Seu corpo fez parte do acervo público até 1974, quando foi retirado e guardado, apesar de ter sido exibido em mostras itinerantes. Quase sessenta anos depois do primeiro pedido, o governo francês devolveu os restos mortais de Sarah para Africa do Sul em 2002, porém o discurso utilitarista e desumanizador ainda era latente.

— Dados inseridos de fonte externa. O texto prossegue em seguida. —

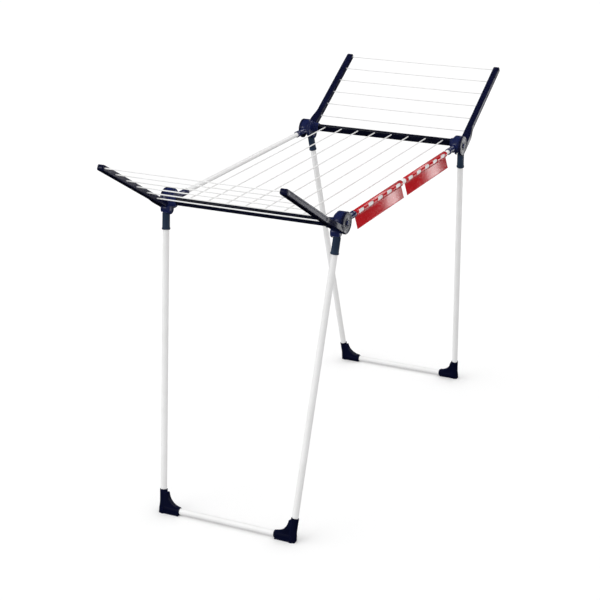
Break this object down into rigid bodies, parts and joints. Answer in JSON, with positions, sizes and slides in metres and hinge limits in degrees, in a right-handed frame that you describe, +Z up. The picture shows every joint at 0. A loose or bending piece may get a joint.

Obviamente Sarah não foi a unica pessoa a ser estudada pela ciência nessa época, mas foi uma das mais famosas. Sua trajetória mostra como a ciência racialista do século XIX classificou as populações não brancas como sub humanas e contribuiu para a construção do discurso racista e sexista que atingem as mulheres negras até hoje. Saartjie foi considerada pelos europeus como uma mulher africana tipica e as características usadas para descrevê-la foram incorporadas pelo imaginário social e são constantemente reutilizadas, ainda que sob outras formas, para representar as mulheres negras. Basta nos lembrarmos do slogan da cerveja preta da Devassa: “É pelo corpo que se reconhece a verdadeira negra”. Na figura popular da “Mulata tipo exportação” e as diversas formas que essa fala assume tanto na cultura popular quanto na representação midiática, literária, musical, etc.

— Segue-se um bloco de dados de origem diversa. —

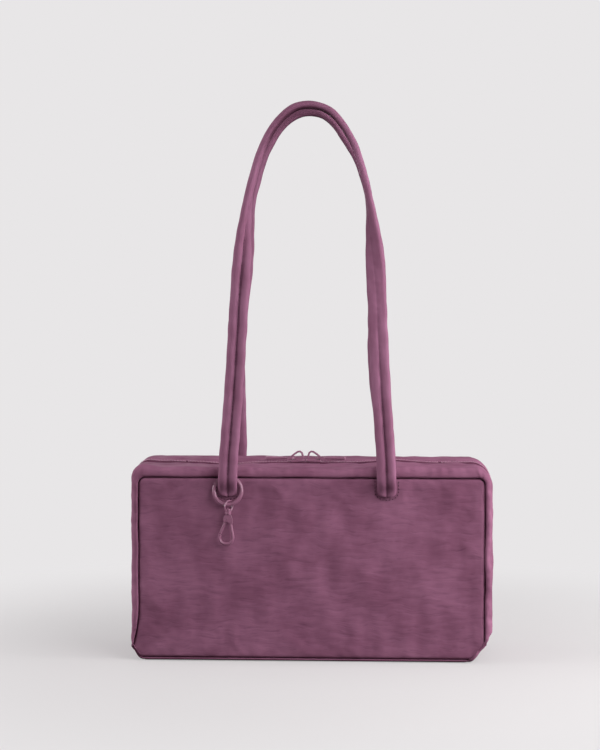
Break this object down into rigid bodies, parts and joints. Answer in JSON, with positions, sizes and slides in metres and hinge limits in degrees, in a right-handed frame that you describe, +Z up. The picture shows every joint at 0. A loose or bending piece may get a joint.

Não é coincidência que a bunda e a sensualidade sejam, até hoje, as principais formas de representação das mulheres negras ao redor do mundo. A violência sexual contra as mulheres, praticada desde a escravidão, reforçada e justificada pela ciência no século XIX e que permanece naturalizada na sociedade brasileira, as priva do direito de afetividade e do desenvolvimento de uma sexualidade plena e autônoma, ou seja, do direito de existirem como indivíduos e não como objetos a serem controlados e utilizados para o prazer do outro. Apesar dessas teorias serem consideradas obsoletas pela ciência, ainda precisam ser desconstruídas para que a luta por um mundo igualitário possa avançar.